Saturday, 12 September 2015

Wanderlust, Rebecca Solnit

Wanderlust is a history of walking, it is hugely varied, covering pilgrimages, poets and writers, protesters, ordinary hikers, urban wandering, treadmills, walking as art and the theories as to why we stood on two legs in the first place.

I was worried this might be a little heavy going, and at times it felt a little slow; but Solnit has a knack of tying in the everyday and incidental to relate the themes back to the present. There are enough stories to balance out the explanations & theories It is a brilliant book, it explained to me the things I felt about walking but couldn't quite put my finger on, or put into words. Reasons why we walk; for recreation, to see, to think or to travel. What walking does to us, shapes the way we think and the rhythms we think in. As well as the spaces we walk in and how they came about. The book was very centred on an American and British history of walking, it would have been good to open up the conversation to other cultures. Though I'm not sure you could fit the whole world's experience of walking into 300 pages.
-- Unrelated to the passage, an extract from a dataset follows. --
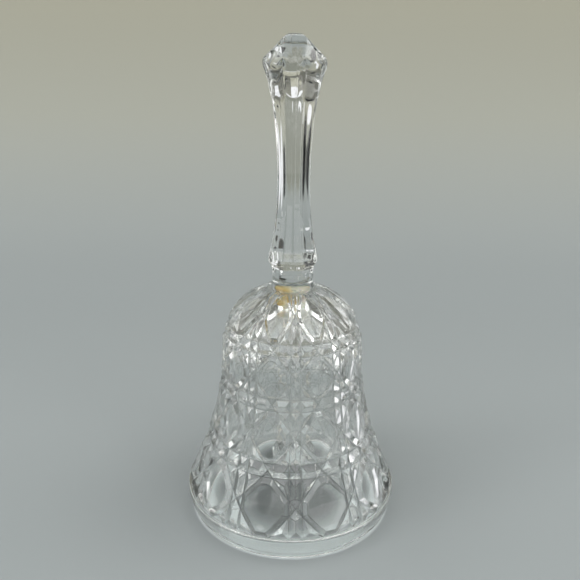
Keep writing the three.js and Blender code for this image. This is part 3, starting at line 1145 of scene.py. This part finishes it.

There were a couple of chapters I didn't necessarily agree with and I felt she was generalising in some places. In one chapter Solnit was talking of the 'Landed gentry' blocking access to footpaths and rights of way and the poor trying to get access, and I would argue things aren't as clear cut as that. Certainly in my experience it is some ordinary farmers (who certainly aren't rich or 'gentry', though they may be landed) who restrict, block or verbally assault those walking on footpaths. Later there is a whole chapter on the death of walking, centred around the suburbia of America. It seems insane that anyone would suggest people will stop walking, in British suburbia there's usually a pub, corner shop & chippy, people walk to these and walk their dogs, they move to suburbia to be nearer the country and the outside spaces and footpaths it offers; not to be locked up in their houses, as Solnit seems to suggest the Americans do. 
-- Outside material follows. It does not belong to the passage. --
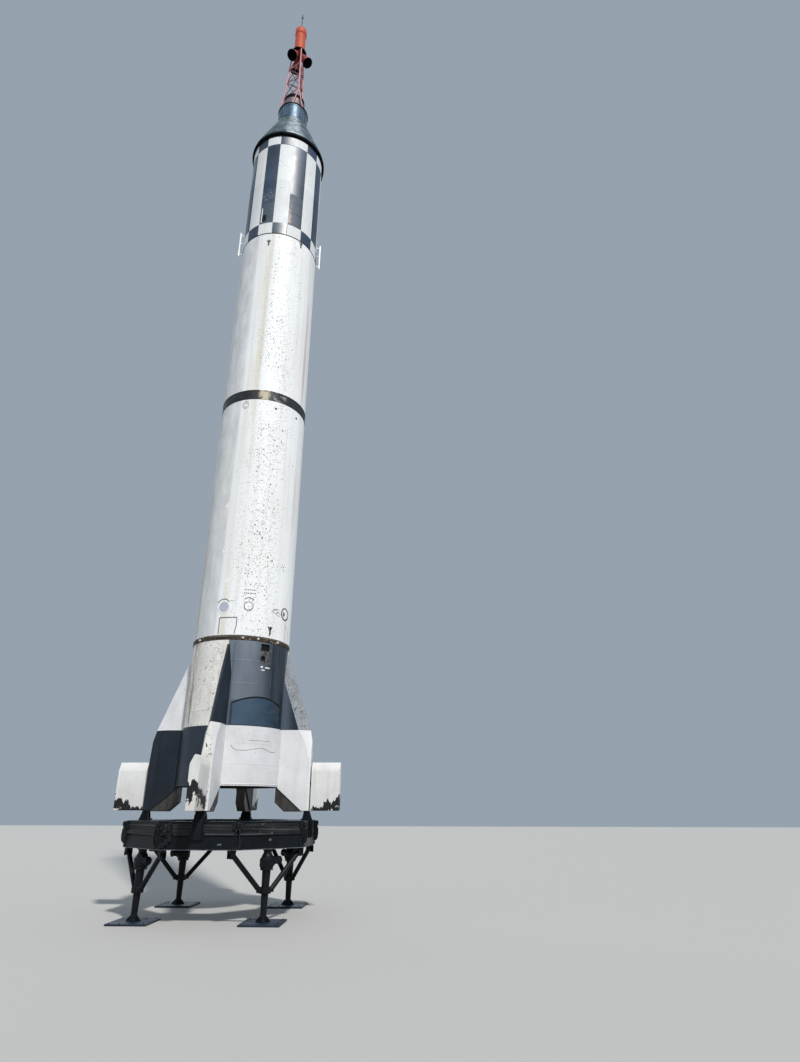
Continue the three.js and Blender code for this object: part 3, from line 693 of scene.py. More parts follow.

However I concede that both these 'flaws' are down to the differences in my and Solnit's personal experiences, and perhaps in a book charting the history of walking you have to consider the future of it. A brilliantly written and explained chapter on walking as art redeemed the book for me. The ideas behind and reasons for the artworks were beautifully explained and that chapter should be given to anyone who has ever scorned a piece of contemporary art. 

Wanderlust is certainly worth the read, Solnit both informs & provokes conversation, the best sort of a history book.